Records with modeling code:
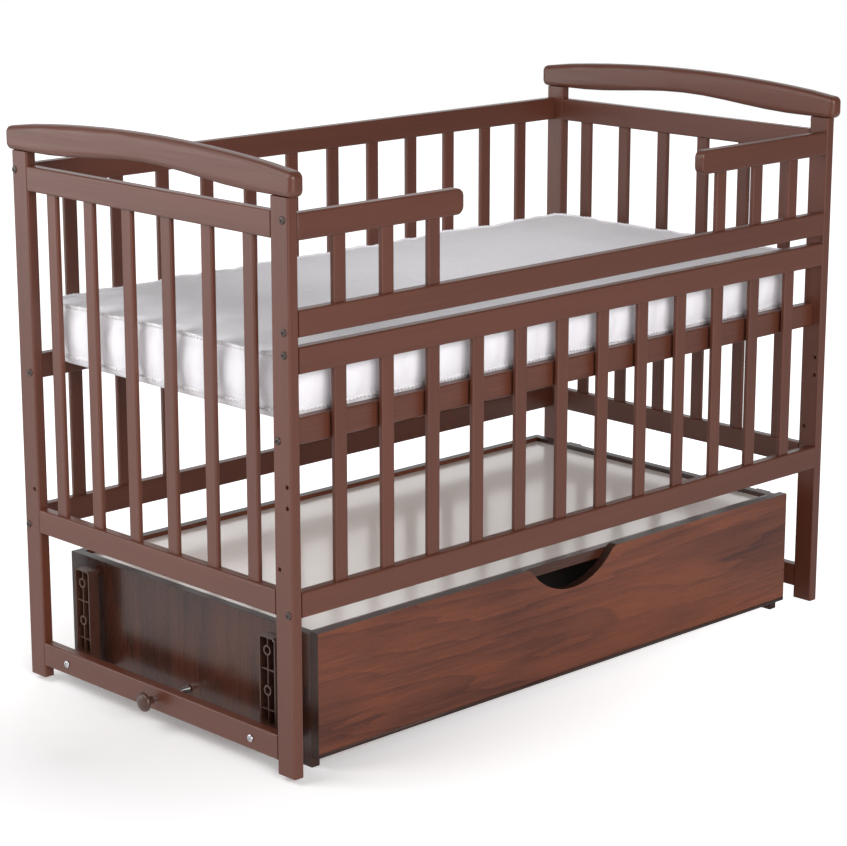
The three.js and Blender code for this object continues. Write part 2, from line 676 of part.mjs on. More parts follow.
const flareEnd = CABINET_X + LOCK_CLEAR;
const flareStart = flareEnd + LOCK_FLARE_L;
const neckStart = LENGTH / 2 + KNOB_STAND;
const headStart = neckStart + KNOB_NECK_L;
const headEnd = headStart + KNOB_HEAD_L;
const pinSeat = neckStart + KNOB_NECK_L - 3;
for (const [end, sx] of ENDS) {
  place(
    `lock_pin_${end}`,
    lathe([[0, flareEnd], [LOCK_FLARE_R, flareEnd], [LOCK_FLARE_R, flareEnd + 2], [LOCK_R, flareStart],
      [LOCK_R, pinSeat], [0, pinSeat]], sx),
    STEEL, 0, 0, LOCK_Z,
  );
  const bore = LOCK_R + GAP;
  const dome = Array.from({ length: 6 }, (_, i) => {
    const t = (i / 5) * (Math.PI / 2);
    return [KNOB_R * Math.cos(t), headStart + 4 + (KNOB_HEAD_L - 4) * Math.sin(t)];
  });
  dome[dome.length - 1][0] = 0;
  place(
    `lock_knob_${end}`,
    lathe([[0, pinSeat + GAP], [bore, pinSeat + GAP], [bore, neckStart], [KNOB_NECK_R, neckStart],
      [KNOB_NECK_R, headStart - 2], [KNOB_R - 2, headStart], [KNOB_R, headStart + 2], ...dome], sx),
    PLASTIC, 0, 0, LOCK_Z,
  );
}

export default crib;
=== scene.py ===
"""Looks of a swinging baby crib: stained timber, laminate cabinet, plastic arms, steel, foam mattress."""

import math

import bmesh
import bpy
from bpy.props import FloatProperty, FloatVectorProperty, IntProperty
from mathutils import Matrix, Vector, noise


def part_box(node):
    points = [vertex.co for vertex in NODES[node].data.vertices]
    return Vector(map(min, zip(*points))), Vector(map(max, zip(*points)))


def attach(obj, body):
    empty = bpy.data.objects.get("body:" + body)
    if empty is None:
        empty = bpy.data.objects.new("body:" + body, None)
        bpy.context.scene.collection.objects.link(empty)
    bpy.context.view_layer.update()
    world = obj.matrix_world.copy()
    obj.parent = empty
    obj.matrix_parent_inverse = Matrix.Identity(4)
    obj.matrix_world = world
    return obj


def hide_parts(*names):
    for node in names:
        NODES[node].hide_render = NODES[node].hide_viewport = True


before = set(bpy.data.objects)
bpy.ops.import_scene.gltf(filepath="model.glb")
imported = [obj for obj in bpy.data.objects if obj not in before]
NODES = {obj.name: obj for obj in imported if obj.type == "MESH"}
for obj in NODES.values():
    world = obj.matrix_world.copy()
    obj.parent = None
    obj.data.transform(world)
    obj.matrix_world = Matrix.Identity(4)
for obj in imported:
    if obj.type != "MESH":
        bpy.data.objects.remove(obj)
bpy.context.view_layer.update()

bl_info = {
    "name": "Baby crib finish",
    "version": (1, 0, 0),
    "blender": (4, 5, 0),
    "location": "3D View > Sidebar > Crib",
    "description": "Dresses the packed crib in its materials and adds its mattress and hardware",
    "category": "Object",
}

MM = 0.001
ENDS = (("left", -1), ("right", 1))
SIDES = ("front", "rear")
RAIL_HEIGHT = 40 * MM
# the part of a noise's range that a pattern uses
WIDE = {"From Min": 0.3, "From Max": 0.7}
NARROW = {"From Min": 0.35, "From Max": 0.65}
# edges sharper than so many degrees are kept crisp, or rounded
PACKED_EDGE, TURNED_EDGE, ROUNDED_EDGE = 40, 38, 50
WELD_REACH = 2e-5
# a face looks along an axis when its normal is within 60 degrees of it
FACING = 0.5
# how thick a seam's fin is for its height, and the radius of the thread over it
FIN_SLIMNESS = 0.45
THREAD_RADIUS = 0.95 * MM
CAMERA_PLACE = (-2.9867, -3.0594, 1.4660)
# name, place, what it is aimed at, width, height, and the property that holds its power
SOFTBOXES = (
    ("Key softbox", (-3.2, -7.4, 3.2), (0, 0, 0.5), 4.6, 3.4, "key"),
    ("Left softbox", (-2.6, 0.8, 2.4), (-0.4, 0, 0.6), 2.2, 1.6, "side"),
    ("Rear left softbox", (-3.6, 3.6, 1.0), (-0.4, 0, 0.6), 2.8, 1.8, "back"),
)


def linear(hex_colour):
    """An sRGB hex colour as linear red, green, blue and alpha."""
    parts = (int(hex_colour[i : i + 2], 16) / 255 for i in (1, 3, 5))
    return (*(c / 12.92 if c <= 0.04045 else ((c + 0.055) / 1.055) ** 2.4 for c in parts), 1.0)


def colour_prop(name, description, hex_colour):
    return FloatVectorProperty(
        name=name, description=description, size=4, min=0, max=1, subtype="COLOR", default=linear(hex_colour)
    )


def length_prop(name, description, millimetres):
    return FloatProperty(
        name=name, description=description, default=millimetres * MM, min=0, subtype="DISTANCE", unit="LENGTH"
    )


# ---------- what a user may change ----------


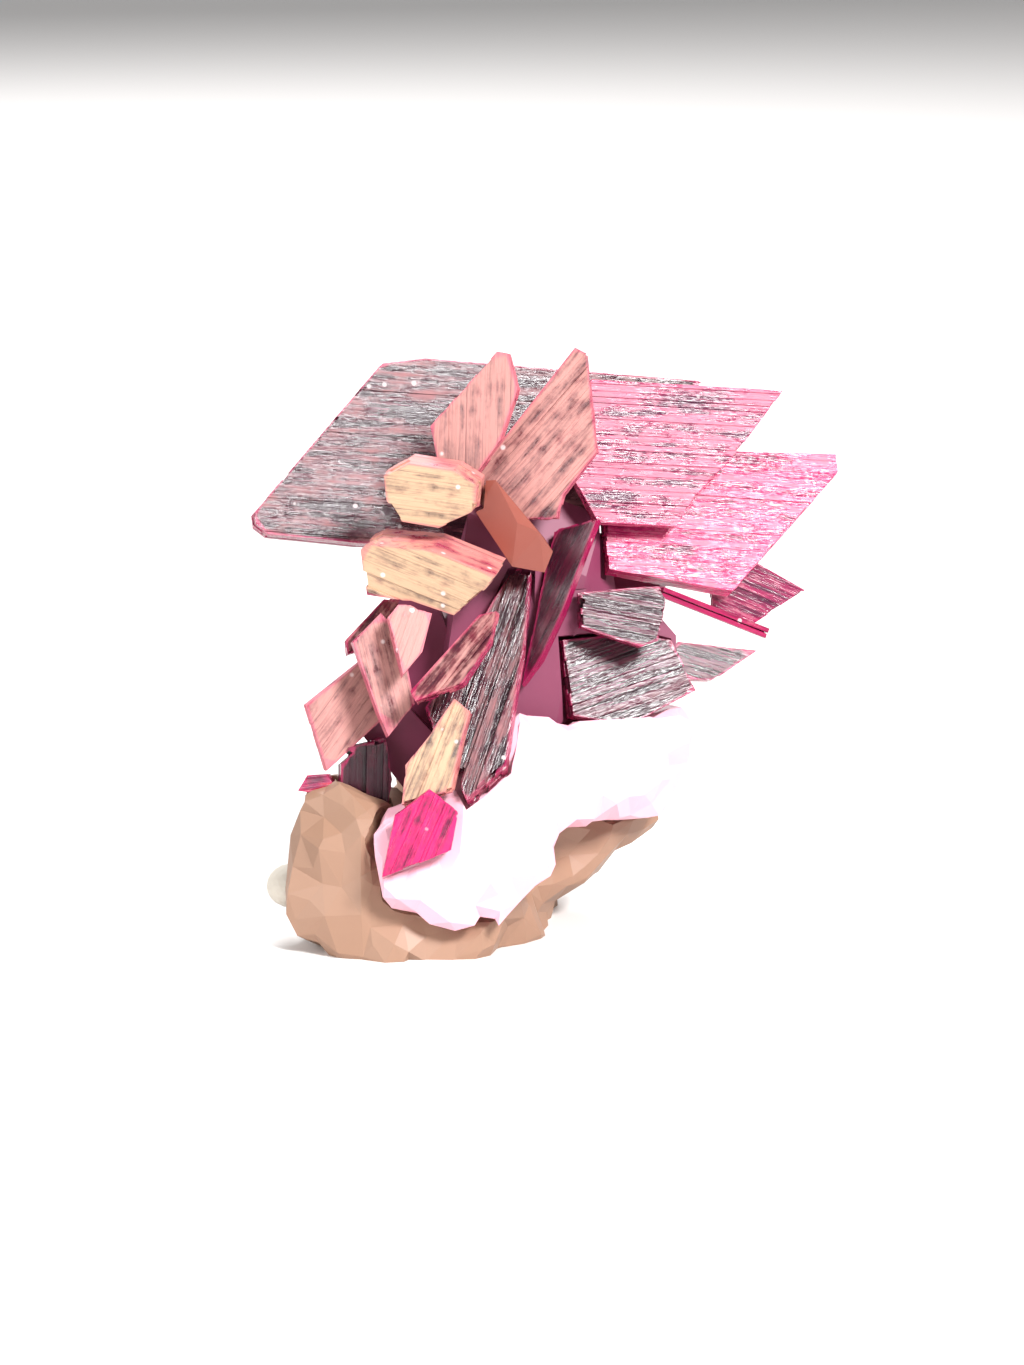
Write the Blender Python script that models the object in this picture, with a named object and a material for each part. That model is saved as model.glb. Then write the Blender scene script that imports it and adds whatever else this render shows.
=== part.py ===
"""Erythrite: bladed crystals in radiating sprays on a wedge of rock with a pink sugary crust.

The frame has X to the right, Y away from the viewer and Z up. The origin is the middle of the object's box,
on the surface that the rock stands on. Lengths below are millimetres until MM turns them into metres.
"""

from collections import namedtuple
from math import radians

import bmesh
import bpy
from mathutils import Euler, Matrix, noise

MM = 0.001
GAP = 0.3
LUMP_GAP = 0.75

# The specimen is laid out about the foremost foot of the rock, then moved by this to its box's middle.
TO_MIDDLE = (-2.64, -13.67, 0.0)

# The rock and the crust get a skin of facets this large, of which this share is kept, and more of them where the
# shape has to follow a neighbour.
SKIN_STEP = 0.7
FACETS_KEPT = 0.12
ROOM_FACETS_KEPT = 0.3

# Breaks their even surface: how far a point moves, and over what distance that changes.
ROCK_ROUGHNESS = 1.2
ROCK_GRAIN = 2.6
CRUST_ROUGHNESS = 0.9
CRUST_GRAIN = 1.8

# A crystal plate. Its front face looks along -Y with its length along +X before it is placed, and its thickness
# goes back from there. `at` is the outline's zero point, `lean` tips the face back, `dip` turns the length down in
# the plate and `turn` swings the face about the upright, in degrees. The outline is along and across the length.
Plate = namedtuple("Plate", "at lean dip turn thick outline")

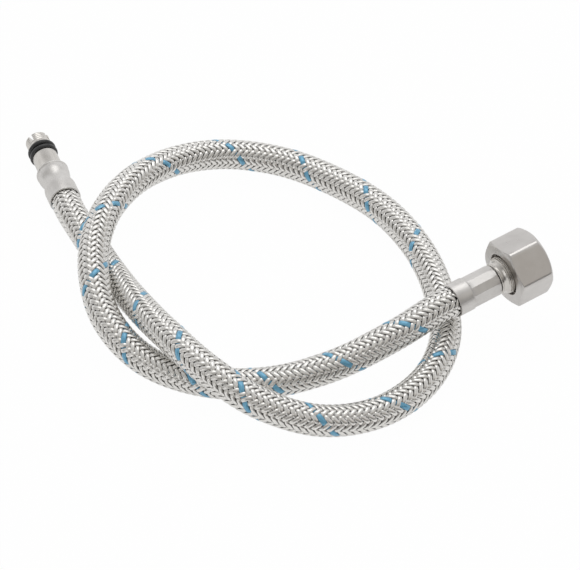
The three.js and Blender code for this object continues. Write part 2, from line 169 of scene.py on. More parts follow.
class HosePath:
    """The hose's centreline by arc length in mm from the M10 ferrule, running on into both ferrules."""

    def __init__(self):
        route = [on_axis(M10, -MOUTH_GAP), on_axis(M10, -STRAIGHT_LEAD)]
        route += [np.array(p) for p in HOSE_ROUTE]
        route += [on_axis(NUT, -STRAIGHT_LEAD), on_axis(NUT, -MOUTH_GAP)]
        free = centripetal(np.array(route)) / MM
        inside = np.arange(INTO_FERRULE_MM, 0.0, -PATH_STEP_MM)
        start = np.array([on_axis(M10, d * MM) / MM for d in inside])
        end = np.array([on_axis(NUT, d * MM) / MM for d in inside[::-1]])
        line = np.vstack([start, free, end])
        steps = np.linalg.norm(np.diff(line, axis=0), axis=1)
        length = np.concatenate([[0.0], np.cumsum(steps)])
        length -= length[len(start)]
        self.low = length[0]
        self.high = length[-1]
        self.free_length = length[len(start) + len(free) - 1]
        self.s = np.arange(self.low, self.high, PATH_STEP_MM)
        self.point = np.stack([np.interp(self.s, length, line[:, i]) for i in range(3)], 1)
        self.tangent = np.gradient(self.point, axis=0)
        self.tangent /= np.linalg.norm(self.tangent, axis=1)[:, None]
        self.normal = np.zeros_like(self.point)
        v = np.array([0.0, 0.0, 1.0])
        for i, t in enumerate(self.tangent):
            v = v - v.dot(t) * t
            v /= np.linalg.norm(v)
            self.normal[i] = v
        self.binormal = np.cross(self.tangent, self.normal)

    def at(self, s, angle, radius):
        """Points on the hose at arc length s, this angle round it, and radius in mm, as metres."""
        def pick(values):
            return np.stack([np.interp(s, self.s, values[:, i]) for i in range(3)], -1)
        up = np.cos(angle)[..., None] * pick(self.normal)
        across = np.sin(angle)[..., None] * pick(self.binormal)
        return (pick(self.point) + (up + across) * np.asarray(radius)[..., None]) * MM


hose = HosePath()


# Meshes

def link(name, data):
    """An object with this data, in the scene."""
    item = bpy.data.objects.new(name, data)
    bpy.context.scene.collection.objects.link(item)
    return item


def grid_faces(rows, columns, wrap_rows=False, wrap_columns=False):
    """Quads of a rows by columns grid of points, as an array."""
    r, c = np.meshgrid(
        np.arange(rows if wrap_rows else rows - 1),
        np.arange(columns if wrap_columns else columns - 1),
        indexing="ij",
    )
    this_row = r * columns
    next_row = (r + 1) % rows * columns
    next_c = (c + 1) % columns
    quads = np.stack([this_row + c, this_row + next_c, next_row + next_c, next_row + c], -1)
    return quads.reshape(-1, 4)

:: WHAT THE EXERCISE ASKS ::
Scan the material above. Copy each line that holds the word "data".

:: TASK OUTPUT ::
    points = [vertex.co for vertex in NODES[node].data.vertices]
    empty = bpy.data.objects.get("body:" + body)
        empty = bpy.data.objects.new("body:" + body, None)
before = set(bpy.data.objects)
imported = [obj for obj in bpy.data.objects if obj not in before]
    obj.data.transform(world)
        bpy.data.objects.remove(obj)
def link(name, data):
    """An object with this data, in the scene."""
    item = bpy.data.objects.new(name, data)